Rare Earth Metal Anchored into Nitrogen-Doped Graphene for CO₂ Electrocatalytic Reduction to C1 Products

Single-atom catalysts (SACs) are attracting global attention due to their 100% atomic utilization rate and unique properties. Rare-earth-based SACs have shown great potential in the field of electrocatalysis in recent years. In this study, the catalytic performance of four rare earth metals (REMs) anchored into N-graphene for the CO2RR is systematically studied by density functional theory. The calculation results of formation energy show that all REM@N-6-G compounds have favorable stability. In addition, the Gibbs free energy calculation results of all possible elementary reactions show that the *OCHO pathway is the optimal hydrogenation pathway for all catalysts, and they have the same potential determining step (*OCHO + e(-) + H+ -> *HCOOH).
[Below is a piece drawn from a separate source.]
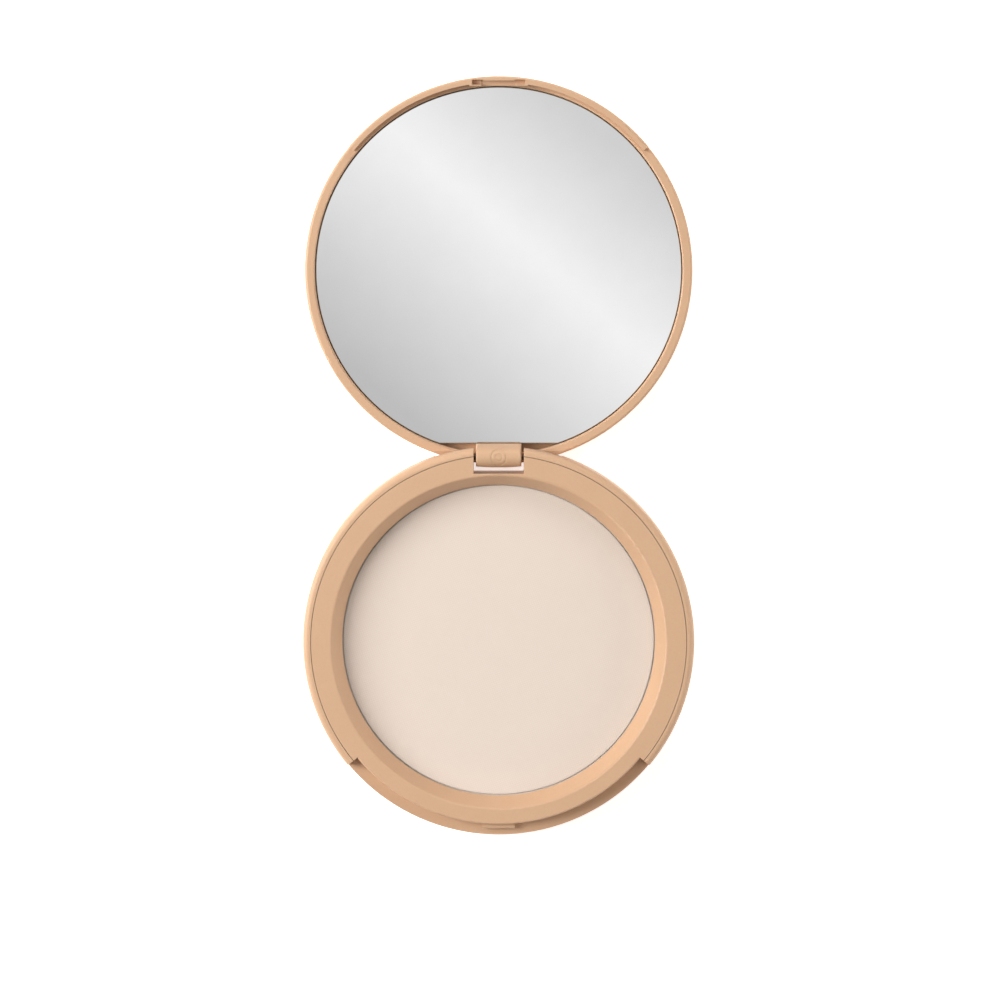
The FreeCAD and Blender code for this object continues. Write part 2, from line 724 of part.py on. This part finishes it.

Meanwhile, the products of the CO2RR on these catalysts are different, and the product on REM@N-6-G (REM = La, Pr, and Nd) is CH4, while the product on Ce@N-6-G is CH3OH. In particular, Nd@N-6-G exhibits the best catalytic activity in this work, with a very low limiting potential of -0.38 V. These results may guide the development of rare-earth-based SACs for CO2RR.